-- begin Working data --

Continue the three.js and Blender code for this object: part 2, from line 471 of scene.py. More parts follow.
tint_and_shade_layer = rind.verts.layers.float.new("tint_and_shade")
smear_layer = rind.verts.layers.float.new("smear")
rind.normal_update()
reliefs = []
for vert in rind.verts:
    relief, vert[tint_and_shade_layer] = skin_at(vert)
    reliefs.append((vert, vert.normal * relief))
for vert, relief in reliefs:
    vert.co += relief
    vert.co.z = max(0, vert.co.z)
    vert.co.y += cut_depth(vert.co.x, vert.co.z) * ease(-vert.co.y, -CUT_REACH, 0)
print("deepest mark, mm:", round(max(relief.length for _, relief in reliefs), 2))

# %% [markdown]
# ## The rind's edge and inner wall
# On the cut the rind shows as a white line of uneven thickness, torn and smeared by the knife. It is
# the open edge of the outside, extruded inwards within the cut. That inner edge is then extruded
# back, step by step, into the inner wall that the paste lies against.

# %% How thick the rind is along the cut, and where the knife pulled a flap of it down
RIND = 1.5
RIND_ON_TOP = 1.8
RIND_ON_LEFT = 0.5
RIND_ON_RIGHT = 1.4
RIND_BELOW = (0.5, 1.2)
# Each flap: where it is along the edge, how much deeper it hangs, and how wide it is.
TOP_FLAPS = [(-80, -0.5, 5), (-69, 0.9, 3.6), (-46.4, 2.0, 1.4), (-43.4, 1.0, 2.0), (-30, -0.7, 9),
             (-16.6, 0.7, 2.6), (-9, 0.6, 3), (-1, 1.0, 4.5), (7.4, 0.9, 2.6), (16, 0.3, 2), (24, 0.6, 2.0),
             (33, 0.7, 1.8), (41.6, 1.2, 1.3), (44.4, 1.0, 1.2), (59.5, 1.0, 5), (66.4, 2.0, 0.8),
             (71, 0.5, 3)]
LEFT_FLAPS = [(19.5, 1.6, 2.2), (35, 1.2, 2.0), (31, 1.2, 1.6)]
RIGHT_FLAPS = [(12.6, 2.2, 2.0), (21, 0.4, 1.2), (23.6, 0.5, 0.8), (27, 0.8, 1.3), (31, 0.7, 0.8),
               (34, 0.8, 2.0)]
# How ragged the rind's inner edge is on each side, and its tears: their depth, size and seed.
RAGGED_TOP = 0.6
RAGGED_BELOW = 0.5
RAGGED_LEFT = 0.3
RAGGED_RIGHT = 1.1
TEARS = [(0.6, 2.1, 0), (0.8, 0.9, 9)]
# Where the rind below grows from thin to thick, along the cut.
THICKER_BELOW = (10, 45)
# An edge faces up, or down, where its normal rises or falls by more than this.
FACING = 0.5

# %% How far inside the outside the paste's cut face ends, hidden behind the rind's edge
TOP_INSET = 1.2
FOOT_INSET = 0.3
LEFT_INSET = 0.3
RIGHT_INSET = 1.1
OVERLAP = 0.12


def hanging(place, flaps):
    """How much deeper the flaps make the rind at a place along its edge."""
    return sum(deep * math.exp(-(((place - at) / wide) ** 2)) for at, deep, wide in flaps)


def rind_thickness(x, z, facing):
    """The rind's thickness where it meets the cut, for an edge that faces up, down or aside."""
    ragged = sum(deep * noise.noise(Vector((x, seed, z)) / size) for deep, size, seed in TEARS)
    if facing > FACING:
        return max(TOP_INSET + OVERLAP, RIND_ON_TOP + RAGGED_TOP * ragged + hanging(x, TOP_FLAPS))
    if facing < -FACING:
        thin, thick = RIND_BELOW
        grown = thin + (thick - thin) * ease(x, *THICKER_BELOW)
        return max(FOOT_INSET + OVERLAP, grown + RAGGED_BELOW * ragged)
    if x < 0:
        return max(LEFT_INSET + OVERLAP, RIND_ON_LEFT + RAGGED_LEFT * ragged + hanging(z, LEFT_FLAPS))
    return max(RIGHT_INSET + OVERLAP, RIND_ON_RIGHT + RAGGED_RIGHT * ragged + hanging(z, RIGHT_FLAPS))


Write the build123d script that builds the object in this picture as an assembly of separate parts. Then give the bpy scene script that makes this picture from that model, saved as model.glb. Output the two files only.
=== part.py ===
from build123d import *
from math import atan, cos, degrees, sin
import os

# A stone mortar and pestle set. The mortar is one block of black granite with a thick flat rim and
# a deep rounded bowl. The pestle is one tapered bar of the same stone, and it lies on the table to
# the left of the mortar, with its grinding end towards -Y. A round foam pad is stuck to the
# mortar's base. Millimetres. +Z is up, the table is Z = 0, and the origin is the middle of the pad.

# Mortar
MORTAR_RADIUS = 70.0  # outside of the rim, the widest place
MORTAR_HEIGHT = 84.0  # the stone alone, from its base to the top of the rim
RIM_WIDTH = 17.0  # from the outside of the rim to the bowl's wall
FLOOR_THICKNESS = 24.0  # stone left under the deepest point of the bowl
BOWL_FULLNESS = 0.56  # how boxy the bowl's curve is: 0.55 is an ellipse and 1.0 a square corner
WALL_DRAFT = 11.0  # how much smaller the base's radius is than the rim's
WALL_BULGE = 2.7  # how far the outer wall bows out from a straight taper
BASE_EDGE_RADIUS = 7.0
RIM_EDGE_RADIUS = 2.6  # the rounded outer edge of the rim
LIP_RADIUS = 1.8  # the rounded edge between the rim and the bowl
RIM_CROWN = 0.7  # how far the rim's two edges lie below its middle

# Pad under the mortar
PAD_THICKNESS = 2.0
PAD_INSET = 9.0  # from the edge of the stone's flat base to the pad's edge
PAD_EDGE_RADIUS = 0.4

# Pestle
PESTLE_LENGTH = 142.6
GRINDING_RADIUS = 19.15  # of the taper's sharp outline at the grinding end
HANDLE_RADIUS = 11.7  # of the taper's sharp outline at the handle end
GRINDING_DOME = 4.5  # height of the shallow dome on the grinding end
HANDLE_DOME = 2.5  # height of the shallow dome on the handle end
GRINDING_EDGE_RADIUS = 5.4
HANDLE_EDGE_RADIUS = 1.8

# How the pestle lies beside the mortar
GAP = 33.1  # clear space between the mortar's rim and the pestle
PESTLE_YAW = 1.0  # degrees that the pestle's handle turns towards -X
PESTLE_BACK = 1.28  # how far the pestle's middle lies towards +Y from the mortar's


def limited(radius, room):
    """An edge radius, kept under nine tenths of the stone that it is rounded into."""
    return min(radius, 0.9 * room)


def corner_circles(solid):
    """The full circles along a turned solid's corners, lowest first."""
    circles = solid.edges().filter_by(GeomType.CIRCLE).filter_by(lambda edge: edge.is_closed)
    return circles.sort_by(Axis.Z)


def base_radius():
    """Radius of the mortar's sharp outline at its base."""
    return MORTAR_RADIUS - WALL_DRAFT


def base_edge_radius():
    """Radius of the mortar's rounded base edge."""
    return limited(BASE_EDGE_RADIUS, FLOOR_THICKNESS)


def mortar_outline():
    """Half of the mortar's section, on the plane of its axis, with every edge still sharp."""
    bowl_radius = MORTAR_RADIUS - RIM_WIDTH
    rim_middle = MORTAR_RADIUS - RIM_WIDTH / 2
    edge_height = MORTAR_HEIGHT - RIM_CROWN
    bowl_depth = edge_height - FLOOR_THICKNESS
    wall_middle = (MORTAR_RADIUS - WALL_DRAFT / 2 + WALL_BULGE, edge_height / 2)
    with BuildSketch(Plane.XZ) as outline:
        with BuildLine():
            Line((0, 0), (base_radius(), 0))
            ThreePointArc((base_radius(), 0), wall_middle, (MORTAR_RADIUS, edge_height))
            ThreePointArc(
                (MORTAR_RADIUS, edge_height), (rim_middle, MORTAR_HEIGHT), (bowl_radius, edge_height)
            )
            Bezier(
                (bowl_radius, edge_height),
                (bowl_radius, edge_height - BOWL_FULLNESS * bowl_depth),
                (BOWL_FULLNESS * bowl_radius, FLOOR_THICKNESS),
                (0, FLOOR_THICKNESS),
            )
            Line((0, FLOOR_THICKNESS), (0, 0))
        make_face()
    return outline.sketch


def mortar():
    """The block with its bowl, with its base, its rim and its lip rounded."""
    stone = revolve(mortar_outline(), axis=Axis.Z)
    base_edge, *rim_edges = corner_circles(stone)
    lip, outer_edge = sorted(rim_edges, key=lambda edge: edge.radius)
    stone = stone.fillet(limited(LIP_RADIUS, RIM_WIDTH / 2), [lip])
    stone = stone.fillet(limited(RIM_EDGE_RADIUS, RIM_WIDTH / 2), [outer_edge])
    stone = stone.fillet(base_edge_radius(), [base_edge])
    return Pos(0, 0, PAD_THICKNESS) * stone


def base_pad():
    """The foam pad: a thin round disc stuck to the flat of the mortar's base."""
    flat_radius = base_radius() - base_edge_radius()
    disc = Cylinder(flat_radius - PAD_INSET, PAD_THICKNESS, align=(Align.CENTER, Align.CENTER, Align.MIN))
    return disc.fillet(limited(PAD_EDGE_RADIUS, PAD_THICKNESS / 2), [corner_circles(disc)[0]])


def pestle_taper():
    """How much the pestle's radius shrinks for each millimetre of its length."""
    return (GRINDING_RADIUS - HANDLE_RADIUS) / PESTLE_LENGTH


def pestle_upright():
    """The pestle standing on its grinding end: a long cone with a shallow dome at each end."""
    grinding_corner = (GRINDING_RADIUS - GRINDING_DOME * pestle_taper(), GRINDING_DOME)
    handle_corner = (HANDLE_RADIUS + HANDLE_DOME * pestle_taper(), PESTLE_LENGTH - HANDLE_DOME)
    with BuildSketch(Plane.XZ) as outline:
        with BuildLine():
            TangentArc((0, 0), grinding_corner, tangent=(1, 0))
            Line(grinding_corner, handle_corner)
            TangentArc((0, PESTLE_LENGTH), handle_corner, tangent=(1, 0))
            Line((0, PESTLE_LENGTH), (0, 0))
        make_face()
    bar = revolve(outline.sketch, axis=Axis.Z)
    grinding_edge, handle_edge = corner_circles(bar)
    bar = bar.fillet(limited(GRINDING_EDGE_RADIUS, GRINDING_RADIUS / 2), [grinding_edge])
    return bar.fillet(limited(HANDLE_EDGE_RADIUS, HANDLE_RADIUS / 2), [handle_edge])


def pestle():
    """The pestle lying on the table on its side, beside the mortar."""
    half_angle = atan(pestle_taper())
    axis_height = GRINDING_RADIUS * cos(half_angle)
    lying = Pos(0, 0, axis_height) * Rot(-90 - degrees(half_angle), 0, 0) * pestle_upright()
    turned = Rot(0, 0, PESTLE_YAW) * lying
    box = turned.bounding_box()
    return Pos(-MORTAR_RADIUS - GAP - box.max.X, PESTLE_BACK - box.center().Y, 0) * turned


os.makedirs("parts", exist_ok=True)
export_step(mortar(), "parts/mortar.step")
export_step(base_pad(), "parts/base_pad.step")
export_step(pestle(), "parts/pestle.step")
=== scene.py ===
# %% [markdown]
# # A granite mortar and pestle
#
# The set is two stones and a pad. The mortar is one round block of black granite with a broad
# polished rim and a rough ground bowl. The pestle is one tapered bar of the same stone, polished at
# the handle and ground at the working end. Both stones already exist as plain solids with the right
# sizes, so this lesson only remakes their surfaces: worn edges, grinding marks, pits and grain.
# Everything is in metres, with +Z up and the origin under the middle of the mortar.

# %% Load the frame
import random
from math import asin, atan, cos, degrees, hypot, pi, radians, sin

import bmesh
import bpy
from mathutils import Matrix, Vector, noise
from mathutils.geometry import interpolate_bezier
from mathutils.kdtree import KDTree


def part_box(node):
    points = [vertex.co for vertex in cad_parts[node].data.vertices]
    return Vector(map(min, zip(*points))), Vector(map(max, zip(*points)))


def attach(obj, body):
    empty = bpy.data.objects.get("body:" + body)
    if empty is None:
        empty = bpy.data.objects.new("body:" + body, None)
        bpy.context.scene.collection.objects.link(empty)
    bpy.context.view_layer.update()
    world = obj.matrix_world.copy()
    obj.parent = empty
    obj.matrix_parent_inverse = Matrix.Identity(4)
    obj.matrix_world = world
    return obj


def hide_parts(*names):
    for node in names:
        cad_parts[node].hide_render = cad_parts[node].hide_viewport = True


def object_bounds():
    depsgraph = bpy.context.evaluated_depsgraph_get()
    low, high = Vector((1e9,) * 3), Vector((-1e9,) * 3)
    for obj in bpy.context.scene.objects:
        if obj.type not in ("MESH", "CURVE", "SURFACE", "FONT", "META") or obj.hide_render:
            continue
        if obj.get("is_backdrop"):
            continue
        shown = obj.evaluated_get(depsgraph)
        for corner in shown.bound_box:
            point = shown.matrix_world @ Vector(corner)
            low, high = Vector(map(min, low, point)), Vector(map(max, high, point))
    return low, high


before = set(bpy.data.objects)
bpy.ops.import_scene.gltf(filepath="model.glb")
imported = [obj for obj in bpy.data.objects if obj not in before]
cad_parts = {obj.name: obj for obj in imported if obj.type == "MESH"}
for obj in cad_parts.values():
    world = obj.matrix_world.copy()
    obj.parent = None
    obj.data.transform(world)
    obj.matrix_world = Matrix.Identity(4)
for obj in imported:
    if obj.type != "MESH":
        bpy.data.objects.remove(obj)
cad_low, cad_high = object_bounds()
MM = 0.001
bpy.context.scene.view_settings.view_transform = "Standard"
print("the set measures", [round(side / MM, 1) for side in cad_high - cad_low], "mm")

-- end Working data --

## Stated goal
Repeat, character for character, the lines of the material above from the line with "return Pos(-MORTAR_RADIUS - GAP" through the line with "depsgraph = bpy.context.evaluated_depsgraph_get()".

## Exercise output
    return Pos(-MORTAR_RADIUS - GAP - box.max.X, PESTLE_BACK - box.center().Y, 0) * turned


os.makedirs("parts", exist_ok=True)
export_step(mortar(), "parts/mortar.step")
export_step(base_pad(), "parts/base_pad.step")
export_step(pestle(), "parts/pestle.step")
=== scene.py ===
# %% [markdown]
# # A granite mortar and pestle
#
# The set is two stones and a pad. The mortar is one round block of black granite with a broad
# polished rim and a rough ground bowl. The pestle is one tapered bar of the same stone, polished at
# the handle and ground at the working end. Both stones already exist as plain solids with the right
# sizes, so this lesson only remakes their surfaces: worn edges, grinding marks, pits and grain.
# Everything is in metres, with +Z up and the origin under the middle of the mortar.

# %% Load the frame
import random
from math import asin, atan, cos, degrees, hypot, pi, radians, sin

import bmesh
import bpy
from mathutils import Matrix, Vector, noise
from mathutils.geometry import interpolate_bezier
from mathutils.kdtree import KDTree


def part_box(node):
    points = [vertex.co for vertex in cad_parts[node].data.vertices]
    return Vector(map(min, zip(*points))), Vector(map(max, zip(*points)))


def attach(obj, body):
    empty = bpy.data.objects.get("body:" + body)
    if empty is None:
        empty = bpy.data.objects.new("body:" + body, None)
        bpy.context.scene.collection.objects.link(empty)
    bpy.context.view_layer.update()
    world = obj.matrix_world.copy()
    obj.parent = empty
    obj.matrix_parent_inverse = Matrix.Identity(4)
    obj.matrix_world = world
    return obj


def hide_parts(*names):
    for node in names:
        cad_parts[node].hide_render = cad_parts[node].hide_viewport = True


def object_bounds():
    depsgraph = bpy.context.evaluated_depsgraph_get()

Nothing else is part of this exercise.